SPEAKING ABOUT how he prefers to start his books at the end, a process that has been slowed down with Queen Esther because of his need to visit Jerusalem and see the city again firsthand, he said, “The first couple of times, I thought it was an accident. And because my first novel was historical, well, I knew the end: I knew what happened historically.” But the idea, “know the end before you begin,” became a key part of his process.
He spoke about his love of Charles Dickens, who inspired him to become a writer, but said that Dickens, “who wrote by the seat of his pants... didn’t know where he was going” in many of his books. “But it was Melville, and Moby Dick, that showed me, ‘Oh, this guy knew, from the earliest chapters, exactly how the novel would end.’ You could see it from the earliest chapters... Oh, this is the way to do it: Write toward something you know.”
He spoke about working habits and the discipline he learned as a wrestler in high school that transferred over into his writing life. “So much of my process is re-writing, is re-doing, is re-thinking. It was just good luck these two disciplines were on parallel tracks from my life as an early teenager – it was a good way to get started,” he said.
“I work seven days a week, I work eight or nine hours a day, unless things interrupt me,” Irving said. “And it wasn’t until my fourth novel, The World According to Garp, that I became self-sufficient, which has made a huge difference in my work patterns. I thought I would always be teaching and coaching wrestling and that I would be writing in my spare time, but that changed.”
THE MAIN focus of Folman’s questions was not Irving’s writing process or his novels, though, but “the intersections of writing and cinema,” as described in the program. And because there was so much Hollywood talk, the evening may have been the first time that Paul Newman was mentioned at a Jerusalem Writers Festival event – and certainly the only time the great blue-eyed Jewish actor was brought up twice.
The first mention was in response to a question about who accompanied him to the screening of The World According to Garp, the film starring Robin Williams and based on Irving’s breakthrough novel, which made the author a hot commodity in the entertainment as well as the literary world.
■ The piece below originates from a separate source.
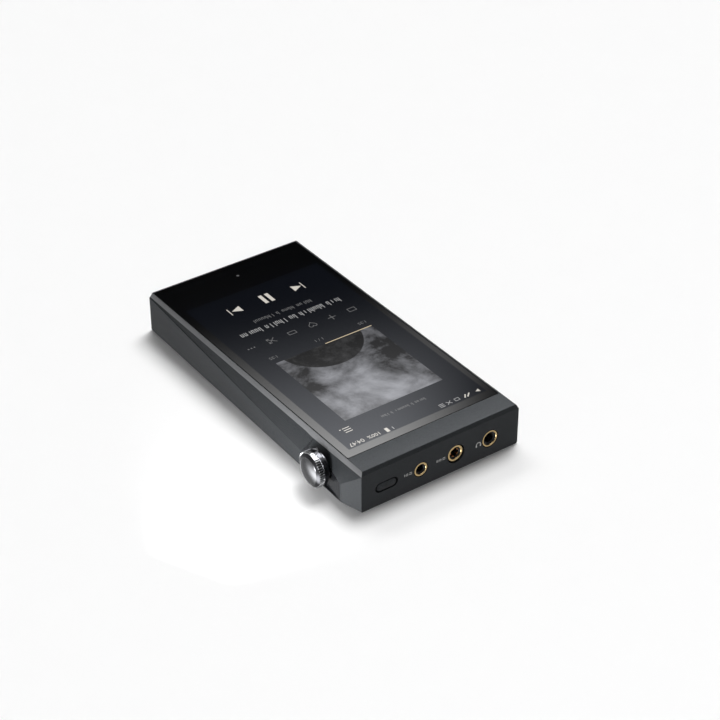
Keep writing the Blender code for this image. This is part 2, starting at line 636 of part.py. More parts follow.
# ------------------------------------------------------------------ screws
def add_screw(name, x, y, head_bottom, tip):
    """A pan-head machine screw put in from the back."""
    neck = head_bottom + SCREW_HEAD_HEIGHT
    bevel = 0.25 * SCREW_HEAD_HEIGHT
    profile = [
        (0.0, tip),
        (SCREW_RADIUS, tip),
        (SCREW_RADIUS, neck),
        (SCREW_HEAD_RADIUS, neck),
        (SCREW_HEAD_RADIUS, head_bottom + bevel),
        (SCREW_HEAD_RADIUS - bevel, head_bottom),
        (0.0, head_bottom),
    ]
    add_turned(name, profile, False, (x, y, 0.0), "Z", STEEL, 16)


def make_screws():
    for side, word in ((-1, "left"), (1, "right")):
        for row, y in enumerate(LUG_ROWS):
            add_screw(f"plate_screw_{word}_{row + 1}", side * LUG_CENTRE_X, y,
                      LUG_BOTTOM - GAP - SCREW_HEAD_HEIGHT, MID_PLATE_TOP - GAP)
        for row, y in enumerate(BOARD_SCREW_ROWS):
            add_screw(f"board_screw_{word}_{row + 1}", side * BOARD_SCREW_X, y,
                      MAIN_BOARD_BOTTOM - GAP - SCREW_HEAD_HEIGHT,
                      MID_PLATE_BOTTOM - GAP)


# ---------------------------------------------------------- boards and cell
def add_shield(name, low, high, opens_up):
    """A pressed shield can: a shallow box, open towards its board."""
    can = add_box(name, low, high, STEEL)
    inner_low = Vector(low) + Vector((SHIELD_WALL, SHIELD_WALL, SHIELD_WALL))
    inner_high = Vector(high) - Vector((SHIELD_WALL, SHIELD_WALL, SHIELD_WALL))
    if opens_up:
        inner_high.z = high[2] + 0.001
    else:
        inner_low.z = low[2] - 0.001
    boolean(can, add_box(f"cut_{name}", inner_low, inner_high))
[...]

The answer was Newman, along with Irving’s mentor and teacher Kurt Vonnegut.
Irving said that he had consulted Newman for advice when he was trying to adapt Garp into a screenplay for director George Roy Hill, with whom the famous actor had collaborated on Butch Cassidy and the Sundance Kid and The Sting.
Hill “was an old Marine, and he did things his way and I was afraid that he had marginalized the transwoman character, Roberta, and made her or seen her as a strictly comic character, which I didn’t like,” Irving recalled.
“I thought she was the voice of reason between Garp and his mother, and I also thought that John Lithgow [who portrayed Roberta] was the best of all the actors he had cast, and Lithgow could have done Roberta as I had written her. But George and I didn’t see eye-to-eye about the sexual politics of that story. And I asked our mutual friend Paul Newman... what my chances were – could I over time persuade George? And Newman said, essentially, ‘Are you kidding? He’s a Marine Corps lieutenant colonel: You’re not going to convince him of anything.’”
Irving said he stepped away and allowed Steve Tesich to replace him writing the screenplay, but that he felt Tesich concentrated on sophomoric humor and sacrificed depth. This would have been a great opportunity to hear a little about how Irving presciently developed this iconic trans character at a time when few Americans knew much about transgender issues, but Folman moved on to more questions about casting and screenplays.
NEWMAN’S NAME came up again when Irving spoke about a reading of The Cider Rules screenplay at the home of Newman and his wife, actress Joanne Woodward, when he was hoping that Newman would play the key role of Dr. Larch, an obstetrician who performs abortions.
But Irving intuited some tension between the couple and Woodward eventually said, “‘I will not let him do this part. Someone will kill him’.... As it turned out, not a single American actor who was shown the part of Larch accepted the role.”
Larch was played by Michael Caine, who won an Oscar for the role. Because of anti-abortion extremists, Irving said, “he was the one who had to change hotel rooms when we were in Los Angeles for the Academy Awards because the anti-abortion people were stalking Michael Caine... The anti-abortion people don’t go away.”
The author credited his mother, a nurse’s aide who worked in a family counseling service, both before abortion was legal and afterwards, for making him “adamantly pro-choice.”
During breaks in the interview, two actors, Yossi Marshak and Adi Gilat, read passages – in Hebrew – from the novels The World According to Garp, The Hotel New Hampshire, and The Cider House Rules, which contained some of Irving’s most transgressive and outrageous prose.
Irving listened politely but did not seem to have been told which excerpts were being read and didn’t comment on the readings.
Perhaps there will soon be more opportunities to hear from the genial 82-year-old author, who said, “I was really looking forward to coming back to Jerusalem. I had a wonderful time in Jerusalem, I’m still coming back, and I’ll be there soon.”